Stando a com’è formulata dalla riforma dell’istituto inclusa nella legge “Spazzacorrotti” approvata un anno fa, consiste nello stop ai termini dopo la sentenza di primo grado, sia di condanna che di assoluzione. «Ritengo che in Italia sia una conquista di civiltà il fatto che se si arriva alla sentenza di primo grado, dopo non è più possibile che il processo cada nel nulla – ha spiegato il guardasigilli Alfonso Bonafede – a quel punto lo stato si deve sentire obbligato a dare una risposta di verità e giustizia». Per chi si oppone a questa visione, compreso l’alleato del governo Pd, una simile impostazione condanna non solo a una serie di processi infiniti ma soprattutto rischia di ingolfare ancora di più il sistema giustizia.

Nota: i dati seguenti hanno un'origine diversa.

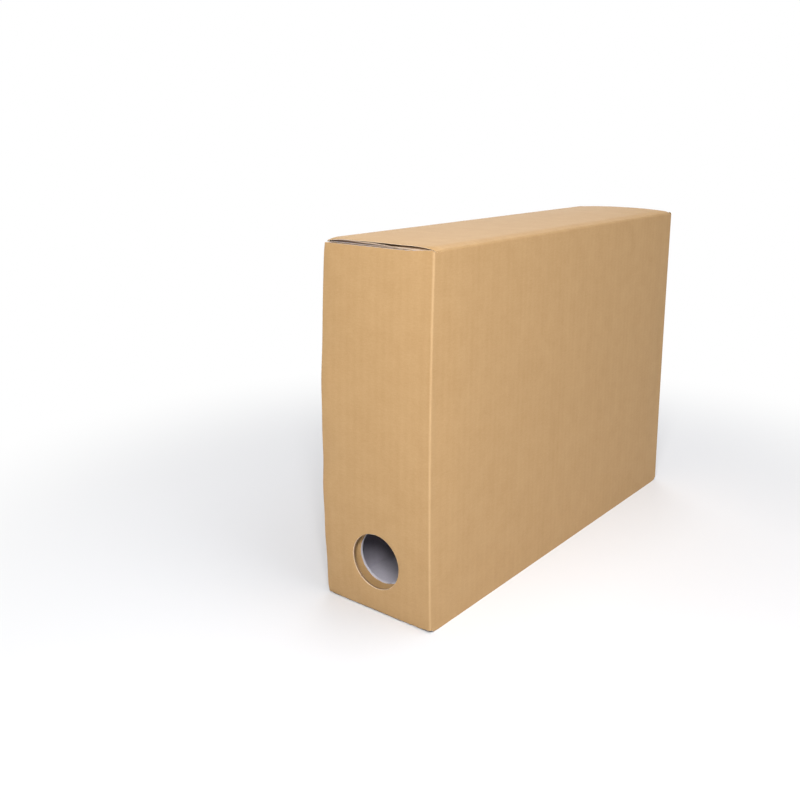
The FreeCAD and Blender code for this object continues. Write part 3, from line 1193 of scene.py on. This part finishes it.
@dataclass
class Panel:
    """One panel of the box: its three papers, cut to the same outline and settled together."""

    name: str
    body: str
    axes: tuple[int, int, int]
    out_sign: int
    sizes: BoxSizes
    blank: Blank
    finishes: Finishes
    settle: Field
    swing: Field | None = None
    measured_on: str = ""
    mirrored: bool = False
    cut: Cut = Cut.NONE
    bends: tuple[Bend, ...] = ()
    raw_edges: tuple[tuple[int, float], ...] = ()
    skew: float = 1.5 * MM
    flute_points: int = 10
    rows: int = 24
    hole_points: int = 128
    hole_rough: float = 0.3 * MM
    hole_waves: tuple[tuple[int, float, int], ...] = ((5, 1.0, 1), (14, 0.7, 2), (29, 0.5, 0))
    hole_inmost: float = -0.4
    hole_clear: float = 0.15 * MM
    hole_crush: float = 0.22
    hole_crush_reach: float = 1.3 * MM
    pinch_about: float = 0.5
    pinch_least: float = 0.4
    warm_edges: bool = False
    hinge: float = 0.0
    crush: float = 0.22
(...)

La prescrizione è stata per anni l’ancora di salvezza delle classi dirigenti. Nel 2005 il governo Berlusconi vara una riforma che di fatto dimezza i tempi di prescrizione, ma solo per gli incensurati. In quel 2005 il problema maggiore per Berlusconi è rappresentato dai processi per corruzione giudiziaria (il caso “Toghe sporche”) per i quali è stato condannato in primo grado il deputato Cesare Previti, storico avvocato civilista di Berlusconi. Le condanne di Previti rischiano di essere confermate in Appello e, se lo fossero pure in Cassazione, gli spalancherebbero le porte del carcere. Ecco dunque approdare alla Camera una legge nata per inasprire le pene per i condannati recidivi, ma che di fatto dimezza i termini di prescrizione per chi non ha altre condanne definitive: per la corruzione, ad esempio, la scadenza massima scenderebbe da quindici a sette anni e mezzo, anche senza le attenuanti generiche. In pratica tutti i reati di cui sono accusati Previti, e in altri processi, lo stesso Berlusconi vengono prescritti dal tempo. Diversi, dunque, i procedimenti che riguardano Silvio Berlusconi che si sono conclusi con la prescrizione: Lodo Mondadori, All Iberian, falso in bilancio per il caso Lentini, rivelazioni sull’inchiesta Bnl-Unipol, tangenti a David Mills. Ma non solo numerosi politici sono riusciti a rimanere impuniti: dal processo Eternit a quello Cassiopea si sono conclusi con la prescrizione.
Il processo contro i vertici dell’Eternit per le morti per amianto si apre a Torino nel 2009. Nel 2012 il Tribunale condanna l’imprenditore svizzero Stephan Schmidheiny, ex presidente del consiglio di amministrazione della compagnia, e Louis De Cartier de Marchienne, ex direttore dell’azienda, a 16 anni di reclusione per «disastro ambientale doloso permanente» e per «omissione volontaria di cautele antinfortunistiche». Nel 2013 in Appello la pena è aumentata a 18 anni. Il 19 novembre del 2014 la Corte di Cassazione annulla la condanna dichiarando il reato prescritto.
Si è conclusa con la prescrizione dei reati ambientali anche l’inchiesta Cassiopea, una delle più grandi indagini sulla gestione illecita dei rifiuti. L’inchiesta partita nel 1999 porta al rinvio a giudizio di 97 persone, tra imprenditori e faccendieri con le accuse di associazione a delinquere finalizzata al disastro ambientale e all’avvelenamento delle acque. Il processo inizia nel 2003, nel 2011 dopo una serie infinita di ritardi, scatta la prescrizione.